What this task involves:
Each line below should be reproduced without any alteration.

Data excerpt:
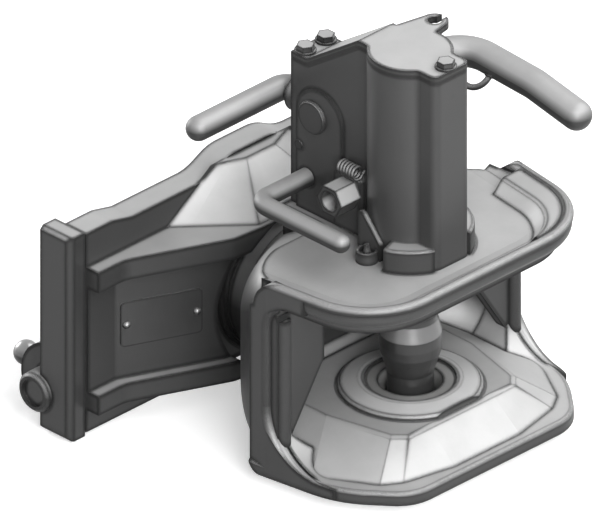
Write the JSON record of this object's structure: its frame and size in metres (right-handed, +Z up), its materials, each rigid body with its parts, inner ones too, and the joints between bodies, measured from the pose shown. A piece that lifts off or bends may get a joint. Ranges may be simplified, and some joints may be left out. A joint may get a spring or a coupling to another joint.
{
  "type": "trailer coupling",
  "caption": "Height-adjustable trailer coupling with a barrel pin in an open jaw, a lift lever in a tall housing, and a slider with guide rails and locking bolts.",
  "frame": {"origin": "coupling point, where the pin's axis crosses the axis on which the head turns", "axes": "+X out of the mouth towards the trailer, +Y to the far side, +Z up along the pin"},
  "size_m": [0.2854, 0.318, 0.2756],
  "materials": {
    "cast_grey": "shot-blasted casting, satin",
    "housing_grey": "smooth casting, satin",
    "rail_steel": "machined",
    "bar_steel": "drawn bar, smooth",
    "pin_steel": "ground and hardened",
    "plate_steel": "rolled, matt",
    "small_steel": "plated",
    "wear_steel": "worn, smooth",
    "spring_steel": "oiled",
    "mechanism_steel": "forged",
    "bush_metal": "bearing metal, dull"
  },
  "bodies": {
    "slider": {"slider_casting": "cast_grey", "left_guide_rail": "rail_steel", "right_guide_rail": "rail_steel", "data_plate": "plate_steel", "plate_rivets": "small_steel", "front_neck_bush": "bush_metal", "rear_neck_bush": "bush_metal", "thrust_washer": "wear_steel", "left_bolt_spring": "spring_steel", "right_bolt_spring": "spring_steel"},
    "head": {"jaw_casting": "cast_grey", "retaining_washer": "small_steel", "castle_nut": "small_steel", "split_pin": "small_steel", "left_side_guard": "plate_steel", "right_side_guard": "plate_steel", "wear_ring": "wear_steel", "lower_bush": "bush_metal", "guide_bush": "bush_metal", "mechanism_housing": "housing_grey", "housing_cover": "housing_grey", "cover_bolts": "small_steel", "roll_pin": "small_steel", "rear_handle_pin": "small_steel", "cable_bracket": "plate_steel", "hex_sleeve": "small_steel", "pin_grease_cup": "plate_steel"},
    "lift_lever": {"lift_fork": "mechanism_steel", "closing_spring": "spring_steel", "lift_shaft": "bar_steel", "shaft_cap": "bar_steel", "lift_handle": "bar_steel", "rope_eye": "bar_steel"},
    "coupling_pin": {"coupling_pin": "pin_steel"},
    "release_lever": {"release_handle": "bar_steel", "release_pawl": "mechanism_steel"},
    "rear_lever": {"rear_handle": "bar_steel"},
    "left_bolt": {"left_lock_bolt": "pin_steel", "left_bolt_handle": "small_steel"},
    "right_bolt": {"right_lock_bolt": "pin_steel", "right_bolt_handle": "small_steel"}
  },
  "joints": [
    {"name": "neck_turn", "type": "hinge", "parent": "slider", "child": "head", "pos_m": [-0.11, 0, 0], "axis": [1, 0, 0], "continuous": true},
    {"name": "lift_lever_turn", "type": "hinge", "parent": "head", "child": "lift_lever", "pos_m": [-0.066, 0, 0.1392], "axis": [0, -1, 0], "range_deg": [0, 74.8], "stiffness_Nm_per_rad": 1.2, "springref_deg": -40.11},
    {"name": "pin_lift", "type": "slide", "parent": "head", "child": "coupling_pin", "axis": [0, 0, 1], "range_m": [0, 0.0851]},
    {"name": "release_turn", "type": "hinge", "parent": "head", "child": "release_lever", "pos_m": [-0.0716, 0, 0.0949], "axis": [0, -1, 0], "range_deg": [0, 35]},
    {"name": "rear_lever_turn", "type": "hinge", "parent": "head", "child": "rear_lever", "pos_m": [-0.09, 0, 0.139], "axis": [-1, 0, 0], "range_deg": [0, 60]},
    {"name": "left_bolt_slide", "type": "slide", "parent": "slider", "child": "left_bolt", "axis": [0, 1, 0], "range_m": [0, 0.015], "stiffness_N_per_m": 1500, "springref_m": -0.01, "deforming": ["left_bolt_spring"]},
    {"name": "right_bolt_slide", "type": "slide", "parent": "slider", "child": "right_bolt", "axis": [0, -1, 0], "range_m": [0, 0.015], "stiffness_N_per_m": 1500, "springref_m": -0.01, "deforming": ["right_bolt_spring"]}
  ],
  "couplings": [
    {"joint": "pin_lift", "follows": "lift_lever_turn", "m_per_rad": 0.0651}
  ]
}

Full response:
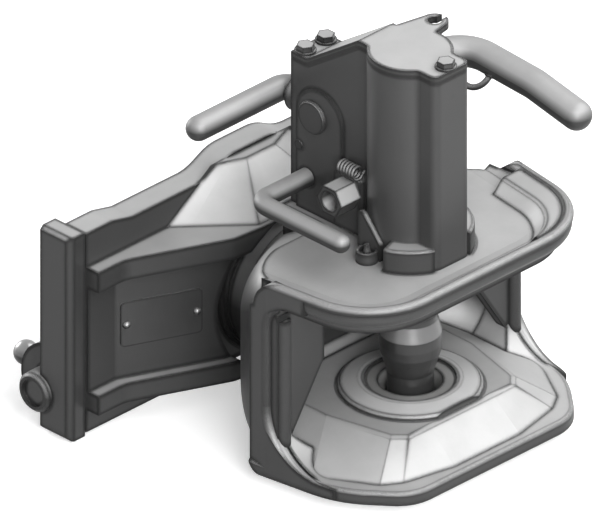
Write the JSON record of this object's structure: its frame and size in metres (right-handed, +Z up), its materials, each rigid body with its parts, inner ones too, and the joints between bodies, measured from the pose shown. A piece that lifts off or bends may get a joint. Ranges may be simplified, and some joints may be left out. A joint may get a spring or a coupling to another joint.
{
  "type": "trailer coupling",
  "caption": "Height-adjustable trailer coupling with a barrel pin in an open jaw, a lift lever in a tall housing, and a slider with guide rails and locking bolts.",
  "frame": {"origin": "coupling point, where the pin's axis crosses the axis on which the head turns", "axes": "+X out of the mouth towards the trailer, +Y to the far side, +Z up along the pin"},
  "size_m": [0.2854, 0.318, 0.2756],
  "materials": {
    "cast_grey": "shot-blasted casting, satin",
    "housing_grey": "smooth casting, satin",
    "rail_steel": "machined",
    "bar_steel": "drawn bar, smooth",
    "pin_steel": "ground and hardened",
    "plate_steel": "rolled, matt",
    "small_steel": "plated",
    "wear_steel": "worn, smooth",
    "spring_steel": "oiled",
    "mechanism_steel": "forged",
    "bush_metal": "bearing metal, dull"
  },
  "bodies": {
    "slider": {"slider_casting": "cast_grey", "left_guide_rail": "rail_steel", "right_guide_rail": "rail_steel", "data_plate": "plate_steel", "plate_rivets": "small_steel", "front_neck_bush": "bush_metal", "rear_neck_bush": "bush_metal", "thrust_washer": "wear_steel", "left_bolt_spring": "spring_steel", "right_bolt_spring": "spring_steel"},
    "head": {"jaw_casting": "cast_grey", "retaining_washer": "small_steel", "castle_nut": "small_steel", "split_pin": "small_steel", "left_side_guard": "plate_steel", "right_side_guard": "plate_steel", "wear_ring": "wear_steel", "lower_bush": "bush_metal", "guide_bush": "bush_metal", "mechanism_housing": "housing_grey", "housing_cover": "housing_grey", "cover_bolts": "small_steel", "roll_pin": "small_steel", "rear_handle_pin": "small_steel", "cable_bracket": "plate_steel", "hex_sleeve": "small_steel", "pin_grease_cup": "plate_steel"},
    "lift_lever": {"lift_fork": "mechanism_steel", "closing_spring": "spring_steel", "lift_shaft": "bar_steel", "shaft_cap": "bar_steel", "lift_handle": "bar_steel", "rope_eye": "bar_steel"},
    "coupling_pin": {"coupling_pin": "pin_steel"},
    "release_lever": {"release_handle": "bar_steel", "release_pawl": "mechanism_steel"},
    "rear_lever": {"rear_handle": "bar_steel"},
    "left_bolt": {"left_lock_bolt": "pin_steel", "left_bolt_handle": "small_steel"},
    "right_bolt": {"right_lock_bolt": "pin_steel", "right_bolt_handle": "small_steel"}
  },
  "joints": [
    {"name": "neck_turn", "type": "hinge", "parent": "slider", "child": "head", "pos_m": [-0.11, 0, 0], "axis": [1, 0, 0], "continuous": true},
    {"name": "lift_lever_turn", "type": "hinge", "parent": "head", "child": "lift_lever", "pos_m": [-0.066, 0, 0.1392], "axis": [0, -1, 0], "range_deg": [0, 74.8], "stiffness_Nm_per_rad": 1.2, "springref_deg": -40.11},
    {"name": "pin_lift", "type": "slide", "parent": "head", "child": "coupling_pin", "axis": [0, 0, 1], "range_m": [0, 0.0851]},
    {"name": "release_turn", "type": "hinge", "parent": "head", "child": "release_lever", "pos_m": [-0.0716, 0, 0.0949], "axis": [0, -1, 0], "range_deg": [0, 35]},
    {"name": "rear_lever_turn", "type": "hinge", "parent": "head", "child": "rear_lever", "pos_m": [-0.09, 0, 0.139], "axis": [-1, 0, 0], "range_deg": [0, 60]},
    {"name": "left_bolt_slide", "type": "slide", "parent": "slider", "child": "left_bolt", "axis": [0, 1, 0], "range_m": [0, 0.015], "stiffness_N_per_m": 1500, "springref_m": -0.01, "deforming": ["left_bolt_spring"]},
    {"name": "right_bolt_slide", "type": "slide", "parent": "slider", "child": "right_bolt", "axis": [0, -1, 0], "range_m": [0, 0.015], "stiffness_N_per_m": 1500, "springref_m": -0.01, "deforming": ["right_bolt_spring"]}
  ],
  "couplings": [
    {"joint": "pin_lift", "follows": "lift_lever_turn", "m_per_rad": 0.0651}
  ]
}